In his later years Posidonius dedicated himself almost entirely to completing his great histories. Spanning fifty-two volumes and representing a full third of his entire literary output, his histories picked up at Carthage in 146 BC with Scipio Aemilianus and continued up to Sulla’s sack of Athens in 86 BC. Strabo says that he was even writing a separate work dedicated entirely to Pompey. His known works ranged from those on fate and ethics to others dealing with emotions and the ever-present enemy for the Stoics: anger. He also wrote on grief and duty, and of course many scientific books based on his early explorations on the oceans, weather, and circumnavigation of the earth.
Although only fragments of these great works survive and Posidonius is mostly unknown today, he was a towering figure in his own time and for long after.

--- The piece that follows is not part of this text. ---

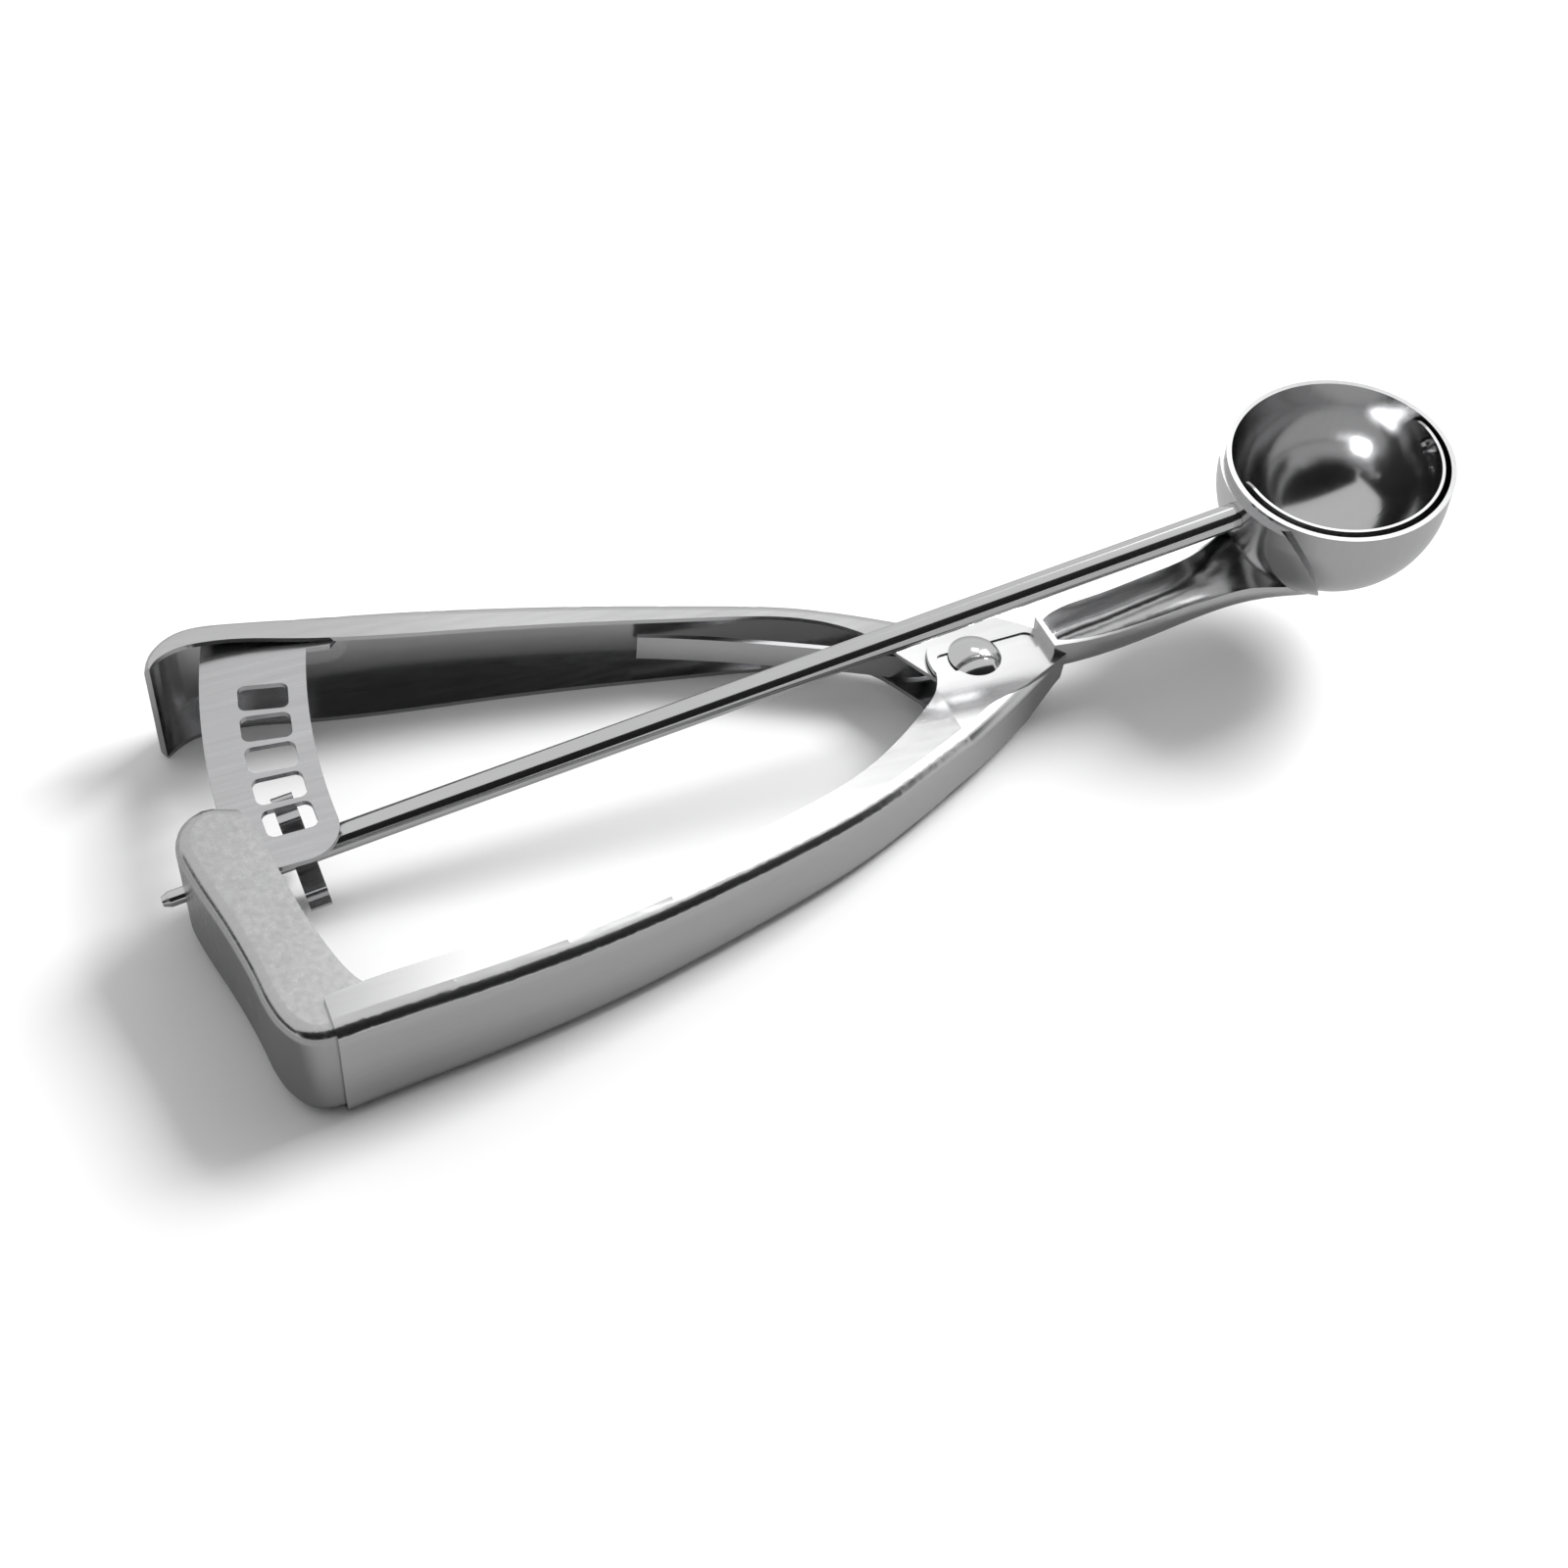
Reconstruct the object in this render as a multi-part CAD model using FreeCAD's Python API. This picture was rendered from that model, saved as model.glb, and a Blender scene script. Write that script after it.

Centuries later, Saint Augustine, in his famous City of God, took the time to call him out by name and respond to the most scientific of the Stoics, if only to criticize his use of astrology. Posidonius may not be a household name today, but what author wouldn’t have been satisfied to still be cited some five hundred years after his death? And by a saint no less?
Posidonius worked and lived in many places in his long life—Syria, Athens, Rome, and Rhodes—and he traveled almost the entirety of the known world. He wrote many books. He advised many powerful men. He was one of the smartest men of the ancient world—a small part of a cosmic universe, by his own admission, but an impressive contributor nonetheless.
And yet even geniuses are eventually forgotten, and ultimately all of them are mortal. No Stoic would dispute or fight this, Posidonius least of all.
In 51 BC, he died peacefully at age eighty-four, and though we don’t have any record of it, we can imagine him having learned to depart from the world a happier and more grateful man than what he had seen of Marius’s haunting and ignoble end.